» **RECORDED DATA**:

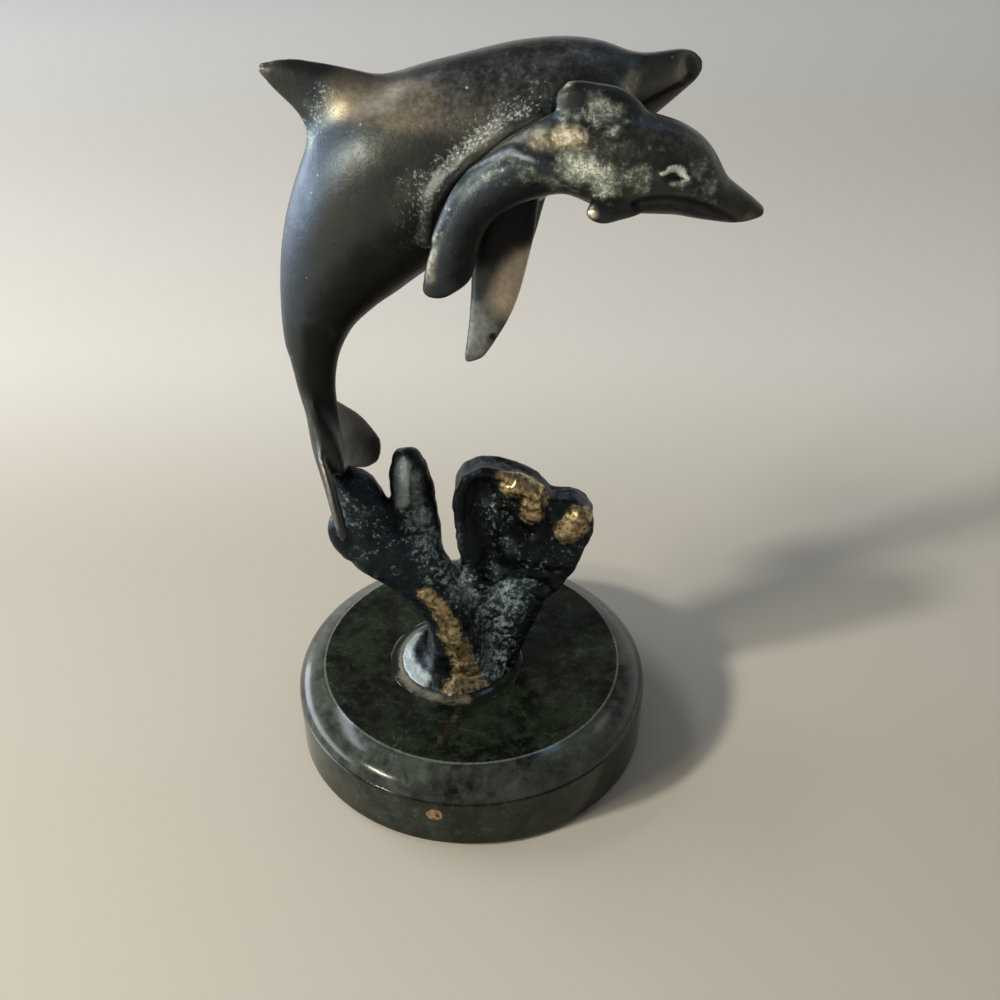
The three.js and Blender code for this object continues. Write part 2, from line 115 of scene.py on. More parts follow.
def add_ring(mid, chord, normal, half, sides, square):
    """An oval loop of vertices, left selected in edit mode."""
    across = Vector(chord).normalized()
    upright = Vector(normal).normalized()
    axes = Matrix((across, upright, across.cross(upright))).transposed()
    bpy.ops.mesh.select_all(action="DESELECT")
    bpy.ops.mesh.primitive_circle_add(vertices=sides, radius=MM, location=mid, rotation=axes.to_euler())
    size = (max(np.linalg.norm(chord), 1e-5), max(half, 1e-5))
    bpy.ops.transform.resize(
        value=(size[0] / MM, size[1] / MM, 1), orient_type="GLOBAL", orient_matrix=axes,
        orient_matrix_type="GLOBAL", center_override=mid)
    if square != 1:
        mesh = bmesh.from_edit_mesh(bpy.context.object.data)
        inverse = axes.inverted()
        for vertex in (v for v in mesh.verts if v.select):
            place = inverse @ (vertex.co - Vector(mid))
            for axis in (0, 1):
                share = place[axis] / size[axis]
                place[axis] = math.copysign(abs(share) ** square, share) * size[axis]
            vertex.co = axes @ place + Vector(mid)
        bmesh.update_edit_mesh(bpy.context.object.data)


def bridge_last_two(sides):
    mesh = bmesh.from_edit_mesh(bpy.context.object.data)
    mesh.verts.ensure_lookup_table()
    for vertex in mesh.verts[-2 * sides:]:
        vertex.select = True
    mesh.select_flush_mode()
    bmesh.update_edit_mesh(bpy.context.object.data)
    bpy.ops.mesh.bridge_edge_loops()


def loft(name, rows, sides=24, steps=2, square=1.0, ends=None, levels=2):
    """A closed skin over oval sections, with rounded ends, made ring by ring."""
    rows = between(rows, steps) * MM
    a, b, half = rows[:, 0:3], rows[:, 3:6], rows[:, 6]
    mids = (a + b) / 2
    last = len(rows) - 1
    rings = []
    for k in range(len(rows)):
        along = mids[min(k + 1, last)] - mids[max(k - 1, 0)]
        along /= np.linalg.norm(along)
        chord = (a[k] - b[k]) / 2
        normal = np.cross(chord, along)
        rings.append((mids[k], chord, normal / np.linalg.norm(normal), half[k], along))
    bulges = [value * MM for value in ends] if ends else (half[0], half[-1])

    def cap(ring, direction, bulge, angle):
        mid, chord, normal, thick, along = ring
        flat = math.cos(angle)
        return mid + along * direction * bulge * math.sin(angle), chord * flat, normal, thick * flat, along

    angles = np.radians((80, 60, 35))
    start = [cap(rings[0], -1, bulges[0], angle) for angle in angles]
    end = [cap(rings[-1], 1, bulges[1], angle) for angle in angles[::-1]]
    piece = empty_mesh(name)
    for k, (mid, chord, normal, thick, _) in enumerate(start + rings + end):
        add_ring(mid, chord, normal, thick, sides, square)
        if k:
            bridge_last_two(sides)
    bpy.ops.mesh.select_all(action="SELECT")
    bpy.ops.mesh.fill_holes(sides=0)
    bpy.ops.mesh.normals_make_consistent(inside=False)
    bpy.ops.object.mode_set(mode="OBJECT")
    if levels:
        modify(piece, "SUBSURF", levels=levels, render_levels=levels)
    return piece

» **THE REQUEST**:
Using the listing above, reproduce each line without omission.

» **FINISHED EXERCISE**:
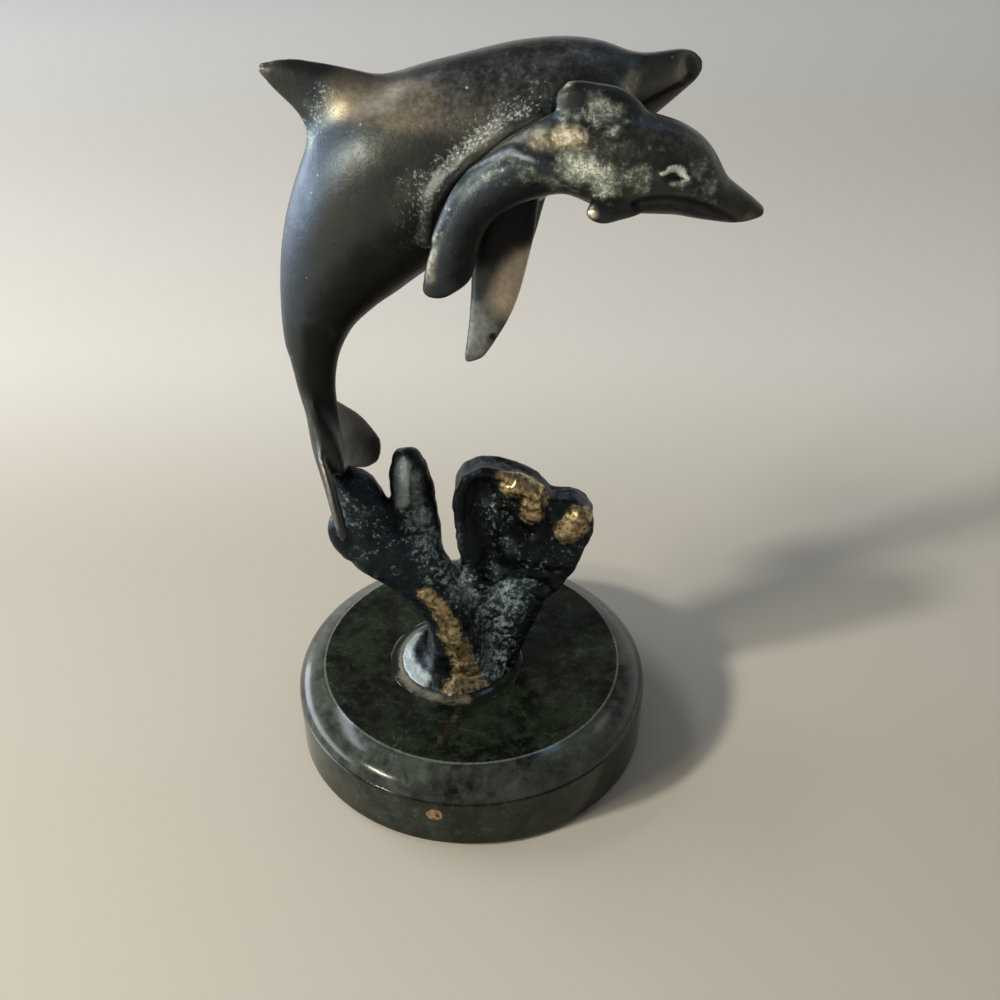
The three.js and Blender code for this object continues. Write part 2, from line 115 of scene.py on. More parts follow.
def add_ring(mid, chord, normal, half, sides, square):
    """An oval loop of vertices, left selected in edit mode."""
    across = Vector(chord).normalized()
    upright = Vector(normal).normalized()
    axes = Matrix((across, upright, across.cross(upright))).transposed()
    bpy.ops.mesh.select_all(action="DESELECT")
    bpy.ops.mesh.primitive_circle_add(vertices=sides, radius=MM, location=mid, rotation=axes.to_euler())
    size = (max(np.linalg.norm(chord), 1e-5), max(half, 1e-5))
    bpy.ops.transform.resize(
        value=(size[0] / MM, size[1] / MM, 1), orient_type="GLOBAL", orient_matrix=axes,
        orient_matrix_type="GLOBAL", center_override=mid)
    if square != 1:
        mesh = bmesh.from_edit_mesh(bpy.context.object.data)
        inverse = axes.inverted()
        for vertex in (v for v in mesh.verts if v.select):
            place = inverse @ (vertex.co - Vector(mid))
            for axis in (0, 1):
                share = place[axis] / size[axis]
                place[axis] = math.copysign(abs(share) ** square, share) * size[axis]
            vertex.co = axes @ place + Vector(mid)
        bmesh.update_edit_mesh(bpy.context.object.data)


def bridge_last_two(sides):
    mesh = bmesh.from_edit_mesh(bpy.context.object.data)
    mesh.verts.ensure_lookup_table()
    for vertex in mesh.verts[-2 * sides:]:
        vertex.select = True
    mesh.select_flush_mode()
    bmesh.update_edit_mesh(bpy.context.object.data)
    bpy.ops.mesh.bridge_edge_loops()


def loft(name, rows, sides=24, steps=2, square=1.0, ends=None, levels=2):
    """A closed skin over oval sections, with rounded ends, made ring by ring."""
    rows = between(rows, steps) * MM
    a, b, half = rows[:, 0:3], rows[:, 3:6], rows[:, 6]
    mids = (a + b) / 2
    last = len(rows) - 1
    rings = []
    for k in range(len(rows)):
        along = mids[min(k + 1, last)] - mids[max(k - 1, 0)]
        along /= np.linalg.norm(along)
        chord = (a[k] - b[k]) / 2
        normal = np.cross(chord, along)
        rings.append((mids[k], chord, normal / np.linalg.norm(normal), half[k], along))
    bulges = [value * MM for value in ends] if ends else (half[0], half[-1])

    def cap(ring, direction, bulge, angle):
        mid, chord, normal, thick, along = ring
        flat = math.cos(angle)
        return mid + along * direction * bulge * math.sin(angle), chord * flat, normal, thick * flat, along

    angles = np.radians((80, 60, 35))
    start = [cap(rings[0], -1, bulges[0], angle) for angle in angles]
    end = [cap(rings[-1], 1, bulges[1], angle) for angle in angles[::-1]]
    piece = empty_mesh(name)
    for k, (mid, chord, normal, thick, _) in enumerate(start + rings + end):
        add_ring(mid, chord, normal, thick, sides, square)
        if k:
            bridge_last_two(sides)
    bpy.ops.mesh.select_all(action="SELECT")
    bpy.ops.mesh.fill_holes(sides=0)
    bpy.ops.mesh.normals_make_consistent(inside=False)
    bpy.ops.object.mode_set(mode="OBJECT")
    if levels:
        modify(piece, "SUBSURF", levels=levels, render_levels=levels)
    return piece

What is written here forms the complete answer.